WASHINGTON, DC.- In the first solo exhibition of American photographer Robert Bergman (b. 1944), approximately 30 color portraits will display the artist's exceptional ability to reveal the singular nature of each of his subjects and their common humanity. On view at the National Gallery of Art, Washington, from October 11, 2009, through January 10, 2010, "Robert Bergman: Portraits, 1986–1995" presents everyday people the artist encountered in the streets of the United States during his travels from 1985 to 1997. The portraits were previously published in Bergman's book, "A Kind of Rapture," with an introduction by Toni Morrison and afterword by art historian Meyer Schapiro.

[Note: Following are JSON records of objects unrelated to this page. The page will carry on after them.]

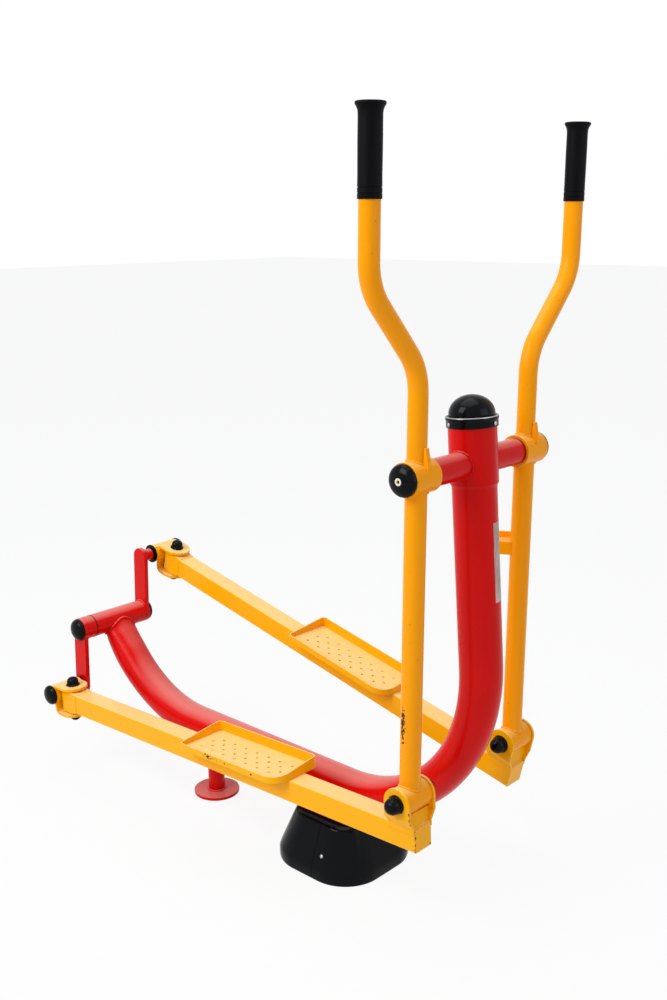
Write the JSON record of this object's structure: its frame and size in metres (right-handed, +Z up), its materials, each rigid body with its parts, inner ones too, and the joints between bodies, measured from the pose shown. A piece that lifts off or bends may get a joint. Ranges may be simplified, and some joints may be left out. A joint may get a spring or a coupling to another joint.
{
  "type": "outdoor cross trainer",
  "caption": "Outdoor cross trainer: bent tube frame, swinging arms with grips, pedal beams with foot trays, and a rear crank.",
  "frame": {"origin": "on the ground, at the centre of the base plate's anchor holes", "axes": "+Z up, +X towards the head post, +Y to the user's left"},
  "size_m": [1.2941, 0.686, 1.6272],
  "materials": {
    "red_coat": "gloss",
    "yellow_coat": "gloss",
    "black_plastic": "gloss",
    "black_rubber": "matte",
    "steel": "satin",
    "bronze": "satin"
  },
  "bodies": {
    "frame": {"main_tube": "red_coat", "head_sleeve": "red_coat", "cross_tube": "red_coat", "pivot_axle": "steel", "cap_collar": "black_plastic", "cap_dome": "black_plastic", "cap_screws": "steel", "crank_housing": "red_coat", "crank_bearings": "steel", "front_leg": "red_coat", "base_plate": "red_coat", "base_cover_front": "black_plastic", "base_cover_rear": "black_plastic", "cover_screws": "steel", "rear_leg": "red_coat", "rear_foot": "red_coat"},
    "crank": {"crank_shaft": "steel", "crank_hubs": "red_coat", "crank_arm_right": "red_coat", "crank_arm_left": "red_coat", "crank_caps": "black_plastic"},
    "arm_right": {"arm_tube_right": "yellow_coat", "handle_right": "yellow_coat", "arm_hub_right": "yellow_coat", "hub_bearings_right": "steel", "hub_cap_right": "black_plastic", "lower_bush_right": "yellow_coat", "grip_right": "black_rubber"},
    "pedal_right": {"beam_right": "yellow_coat", "beam_eye_right": "yellow_coat", "eye_bushes_right": "bronze", "clevis_right": "yellow_coat", "tray_right": "yellow_coat", "pivot_bolt_right": "steel", "bolt_caps_right": "black_plastic"},
    "swivel_right": {"yoke_right": "yellow_coat", "crank_pin_right": "steel", "yoke_caps_right": "black_plastic", "swivel_pin_right": "steel"},
    "arm_left": {"arm_tube_left": "yellow_coat", "handle_left": "yellow_coat", "arm_hub_left": "yellow_coat", "hub_bearings_left": "steel", "hub_cap_left": "black_plastic", "lower_bush_left": "yellow_coat", "grip_left": "black_rubber", "stop_bracket": "yellow_coat"},
    "pedal_left": {"beam_left": "yellow_coat", "beam_eye_left": "yellow_coat", "eye_bushes_left": "bronze", "clevis_left": "yellow_coat", "tray_left": "yellow_coat", "pivot_bolt_left": "steel", "bolt_caps_left": "black_plastic"},
    "swivel_left": {"yoke_left": "yellow_coat", "crank_pin_left": "steel", "yoke_caps_left": "black_plastic", "swivel_pin_left": "steel"}
  },
  "joints": [
    {"name": "arm_right_swing", "type": "hinge", "parent": "frame", "child": "arm_right", "pos_m": [0.345, -0.178, 0.98], "axis": [0, 1, 0], "range_deg": [0, 13.19]},
    {"name": "arm_left_swing", "type": "hinge", "parent": "frame", "child": "arm_left", "pos_m": [0.345, 0.178, 0.98], "axis": [0, 1, 0], "range_deg": [-15.19, 0]},
    {"name": "crank_turn", "type": "hinge", "parent": "frame", "child": "crank", "pos_m": [-0.843, 0, 0.378], "axis": [0, 1, 0], "range_deg": [0, 90.1]},
    {"name": "pedal_right_tilt", "type": "hinge", "parent": "arm_right", "child": "pedal_right", "pos_m": [0.33689, -0.178, 0.33305], "axis": [0, 1, 0], "range_deg": [-6.25, 0]},
    {"name": "pedal_left_tilt", "type": "hinge", "parent": "arm_left", "child": "pedal_left", "pos_m": [0.33589, 0.178, 0.33306], "axis": [0, 1, 0], "range_deg": [0, 6.31]},
    {"name": "yoke_right_swivel", "type": "hinge", "parent": "pedal_right", "child": "swivel_right", "pos_m": [-0.80207, -0.178, 0.20996], "axis": [-0.0404, 0, 0.9992], "range_deg": [-1.5, 1.5]},
    {"name": "yoke_left_swivel", "type": "hinge", "parent": "pedal_left", "child": "swivel_left", "pos_m": [-0.79534, 0.178, 0.51391], "axis": [0.2239, 0, 0.9746], "range_deg": [-1.5, 1.5]}
  ],
  "couplings": [
    {"joint": "arm_left_swing", "follows": "arm_right_swing", "ratio": -1.1501},
    {"joint": "crank_turn", "follows": "arm_right_swing", "ratio": 6.8219},
    {"joint": "pedal_right_tilt", "follows": "arm_right_swing", "ratio": -0.47237},
    {"joint": "pedal_left_tilt", "follows": "arm_right_swing", "ratio": 0.47688}
  ]
}
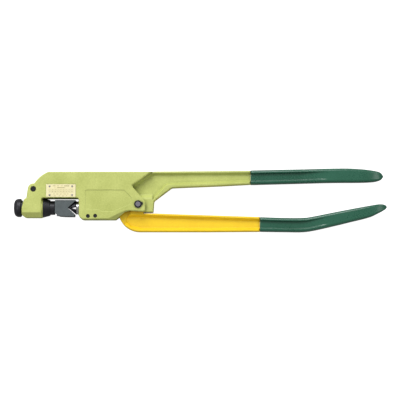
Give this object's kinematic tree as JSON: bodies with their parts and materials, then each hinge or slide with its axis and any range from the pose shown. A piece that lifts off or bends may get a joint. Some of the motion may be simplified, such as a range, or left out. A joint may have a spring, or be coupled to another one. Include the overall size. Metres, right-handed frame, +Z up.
{
  "type": "cable lug crimping tool",
  "caption": "Long-handled crimping tool: cast C-shaped head with an adjustable vee nest, a lever-driven ram, and two beams with dipped grips.",
  "frame": {"origin": "under the middle of the whole tool's box, on the surface that it lies on", "axes": "+X along the tool from the setting knob to the handle ends, +Y from the moving handle to the fixed handle, +Z up through the thickness"},
  "size_m": [0.642, 0.1096, 0.0412],
  "materials": {
    "green_enamel": "light yellow-green enamel on a cast surface",
    "yellow_enamel": "yellow enamel on a forging",
    "dipped_vinyl": "dark green dipped vinyl",
    "black_oxide": "black oxide",
    "dark_spring_steel": "dark spring steel",
    "grey_die_steel": "matte grey die steel",
    "pin_steel": "ground steel",
    "bright_steel": "bright turned steel",
    "bearing_bronze": "bearing bronze",
    "printed_plate": "cream printed plate"
  },
  "bodies": {
    "tool": {"head_frame": "green_enamel", "fixed_handle_grip": "dipped_vinyl", "name_plate": "printed_plate", "plate_screw_1": "pin_steel", "plate_screw_2": "pin_steel", "plate_screw_3": "pin_steel", "plate_screw_4": "pin_steel", "nose_cross_pin": "dark_spring_steel", "spring_washer": "dark_spring_steel", "nest_key": "pin_steel", "spindle_guide": "black_oxide", "ram_bush": "bearing_bronze", "pivot_pin": "pin_steel", "pivot_ring": "dark_spring_steel", "cheek_bush_front": "bearing_bronze", "cheek_bush_back": "bearing_bronze", "pawl_pin": "dark_spring_steel", "spring_pin": "dark_spring_steel", "pawl_spring": "pin_steel"},
    "handle": {"moving_handle": "yellow_enamel", "moving_handle_grip": "dipped_vinyl", "handle_bush": "bearing_bronze", "crank_pin": "pin_steel"},
    "ram": {"ram": "bright_steel", "indenter": "black_oxide", "indenter_collar": "bright_steel", "ram_pin": "pin_steel"},
    "link": {"link_front": "pin_steel", "link_back": "pin_steel"},
    "pawl": {"ratchet_pawl": "pin_steel"},
    "knob": {"setting_knob": "black_oxide", "knob_set_screw": "pin_steel", "adjusting_screw": "pin_steel"},
    "nest": {"nest_spindle": "black_oxide", "nest_die": "grey_die_steel", "nest_pin": "pin_steel"}
  },
  "joints": [
    {"name": "handle_pivot", "type": "hinge", "parent": "tool", "child": "handle", "pos_m": [-0.107, -0.0076, 0.019], "axis": [0, 0, -1], "range_deg": [0, 44]},
    {"name": "ram_slide", "type": "slide", "parent": "tool", "child": "ram", "axis": [1, 0, 0], "range_m": [0, 0.0098]},
    {"name": "link_pivot", "type": "hinge", "parent": "ram", "child": "link", "pos_m": [-0.17196, -0.013, 0.019], "axis": [0, 0, 1], "range_deg": [0, 14.7]},
    {"name": "pawl_pivot", "type": "hinge", "parent": "tool", "child": "pawl", "pos_m": [-0.1803, -0.0277, 0.019], "axis": [0, 0, 1], "range_deg": [-18, 18], "stiffness_Nm_per_rad": 0.02},
    {"name": "knob_turn", "type": "hinge", "parent": "tool", "child": "knob", "pos_m": [-0.3079, -0.013, 0.019], "axis": [1, 0, 0], "range_deg": [0, 270.2]},
    {"name": "nest_slide", "type": "slide", "parent": "tool", "child": "nest", "axis": [-1, 0, 0], "range_m": [0, 0.006]}
  ],
  "couplings": [
    {"joint": "ram_slide", "follows": "handle_pivot", "m_per_rad": 0.012737},
    {"joint": "link_pivot", "follows": "handle_pivot", "ratio": 0.33382},
    {"joint": "knob_turn", "follows": "nest_slide", "rad_per_m": 785.4}
  ]
}
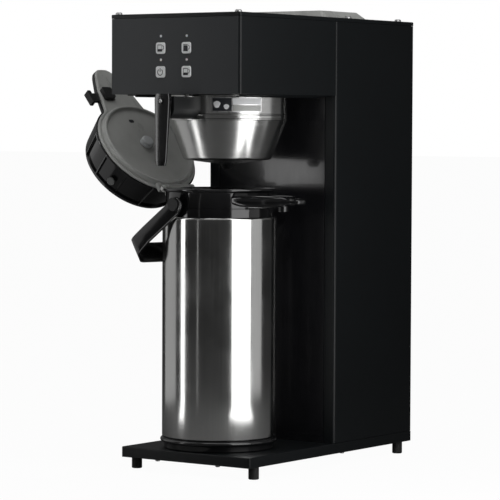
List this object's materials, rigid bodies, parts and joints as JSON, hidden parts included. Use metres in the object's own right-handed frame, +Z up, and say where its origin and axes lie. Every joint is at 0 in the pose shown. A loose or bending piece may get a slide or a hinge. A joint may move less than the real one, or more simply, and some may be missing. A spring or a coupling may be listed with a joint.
{
  "type": "commercial coffee brewer",
  "caption": "Countertop coffee brewer with a rear column, overhanging head, slide-in brew basket and a pump airpot standing below with its lid open.",
  "frame": {"origin": "centre of the whole footprint on the counter, airpot lid and spout included", "axes": "+X to the right and -Y towards the person using it, +Z up"},
  "size_m": [0.3926, 0.4408, 0.599],
  "materials": {
    "black_coating": "fine satin powder coat",
    "charcoal_coating": "satin powder coat",
    "dark_coating": "satin powder coat",
    "gloss_panel": "polished",
    "rubber": "matt",
    "stainless_steel": "brushed",
    "zinc_steel": "satin plated",
    "black_plastic": "fine moulded texture",
    "gloss_black_plastic": "gloss moulded",
    "grey_plastic": "satin moulded",
    "light_grey_plastic": "satin moulded",
    "indicator_lens": "clear moulded",
    "circuit_board": "lacquered",
    "label_sheet": "satin printed foil",
    "silicone": "soft"
  },
  "bodies": {
    "brewer": {"base_tray": "black_coating", "base_plate": "dark_coating", "feet": "rubber", "base_screws": "zinc_steel", "column_side_left": "black_coating", "column_side_right": "black_coating", "column_front_panel": "gloss_panel", "rear_panel": "dark_coating", "inlet_gland": "black_plastic", "rear_screws": "zinc_steel", "head_shell": "charcoal_coating", "indicator_lights": "indicator_lens", "control_board": "circuit_board", "head_floor": "black_coating", "basket_rail_left": "black_coating", "basket_rail_right": "black_coating", "spray_head": "stainless_steel", "top_cover": "black_coating", "top_screws": "zinc_steel", "fill_lid_hinge": "zinc_steel", "fill_funnel": "light_grey_plastic", "water_tank": "stainless_steel", "heating_element": "zinc_steel", "thermostat": "black_plastic", "water_pump": "black_plastic", "pump_hose": "silicone", "spray_hose": "silicone"},
    "fill_lid": {"fill_lid": "grey_plastic"},
    "key_upper_left": {"key_upper_left": "light_grey_plastic"},
    "key_upper_right": {"key_upper_right": "light_grey_plastic"},
    "key_lower_left": {"key_lower_left": "light_grey_plastic"},
    "key_lower_right": {"key_lower_right": "light_grey_plastic"},
    "basket": {"basket_shell": "stainless_steel", "basket_nozzle": "black_plastic", "filter_rack": "stainless_steel", "handle_boss": "black_plastic", "basket_handle": "black_plastic", "handle_screw": "zinc_steel", "basket_label": "label_sheet"},
    "airpot": {"airpot_foot_ring": "black_plastic", "airpot_shell": "stainless_steel", "airpot_liner": "stainless_steel", "mouth_gasket": "rubber", "airpot_collar": "gloss_black_plastic", "dip_tube": "stainless_steel", "airpot_spout": "gloss_black_plastic", "hinge_bracket": "grey_plastic", "lid_hinge_pin": "stainless_steel", "bail_pivots": "black_plastic"},
    "bail": {"bail_handle": "black_plastic"},
    "airpot_lid": {"lid_plate": "grey_plastic", "sealing_ring": "rubber", "valve_knob": "light_grey_plastic", "lid_cover": "black_plastic", "pump_bellows": "silicone", "lid_rivets": "grey_plastic"},
    "pump_button": {"pump_button": "gloss_black_plastic"},
    "lid_latch": {"lid_latch": "black_plastic"}
  },
  "joints": [
    {"name": "fill_lid_hinge", "type": "hinge", "parent": "brewer", "child": "fill_lid", "pos_m": [0.04561, 0.15002, 0.5924], "axis": [-1, 0, 0], "range_deg": [0, 100]},
    {"name": "key_upper_left_press", "type": "slide", "parent": "brewer", "child": "key_upper_left", "axis": [0, 1, 0], "range_m": [0, 0.0012], "stiffness_N_per_m": 400},
    {"name": "key_upper_right_press", "type": "slide", "parent": "brewer", "child": "key_upper_right", "axis": [0, 1, 0], "range_m": [0, 0.0012], "stiffness_N_per_m": 400},
    {"name": "key_lower_left_press", "type": "slide", "parent": "brewer", "child": "key_lower_left", "axis": [0, 1, 0], "range_m": [0, 0.0012], "stiffness_N_per_m": 400},
    {"name": "key_lower_right_press", "type": "slide", "parent": "brewer", "child": "key_lower_right", "axis": [0, 1, 0], "range_m": [0, 0.0012], "stiffness_N_per_m": 400},
    {"name": "basket_slide", "type": "slide", "parent": "brewer", "child": "basket", "axis": [0, -1, 0], "range_m": [0, 0.17]},
    {"name": "airpot_lift_out", "type": "slide", "parent": "brewer", "child": "airpot", "axis": [0, -1, 0], "range_m": [0, 0.26]},
    {"name": "airpot_lid_hinge", "type": "hinge", "parent": "airpot", "child": "airpot_lid", "pos_m": [-0.03391, -0.07712, 0.364], "axis": [0.1908, 0.9816, 0], "range_deg": [0, 24]},
    {"name": "bail_hinge", "type": "hinge", "parent": "airpot", "child": "bail", "pos_m": [0.04561, -0.09258, 0.346], "axis": [0.1908, 0.9816, 0], "range_deg": [0, 14]},
    {"name": "pump_button_press", "type": "slide", "parent": "airpot_lid", "child": "pump_button", "axis": [0.7295, -0.1418, 0.6691], "range_m": [0, 0.012], "stiffness_N_per_m": 400},
    {"name": "lid_latch_press", "type": "slide", "parent": "airpot_lid", "child": "lid_latch", "axis": [0.1908, 0.9816, 0], "range_m": [0, 0.003], "stiffness_N_per_m": 400}
  ]
}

"An underground legend for decades, Robert Bergman has produced a moving body of work," said Earl A. Powell III, director, National Gallery of Art. "Drawn from a recent gift of 98 photographs, this exhibition is part of a series of exhibitions in the last several years celebrating work by contemporary photographers recently acquired by the Gallery."

Using a handheld 35mm camera and available light, Robert Bergman spent 12 years making a series of large color portraits that address not only his subjects' physical presence but also their psychic state. Drawing on his finely tuned sense of form and an ability to establish a rapport with his subjects, he never sensationalized or objectified them. Instead, he explored their penetrating gazes, downcast eyes, or distant stares to reveal their startling array of emotions—suspicion with curiosity; despair with resilience—thus making clear each individual's "strength and delicacy," as Schapiro noted.

Born in New Orleans in 1944, Bergman's father was a doctor and his mother was a Shakespearean actress. He first began to photograph as a child and seriously embraced the medium in his early twenties. In the mid 1960s, he was deeply influenced by Robert Frank's book The Americans. Like so many other "street photographers" of that generation, he abandoned the large-format view camera he had previously employed and began to use a 35mm format to make black-and-white photographs in the American urban environment. Although he worked in the rapidly changing cityscape, he, unlike many of his contemporaries, increasingly sought out quiet, meditative moments.

In the 1980s, Bergman began to make color photographs that combine the saturated and muted hues of both the city and his subjects' attire to achieve a rich, painterly idiom. He resides in Minneapolis and New York City.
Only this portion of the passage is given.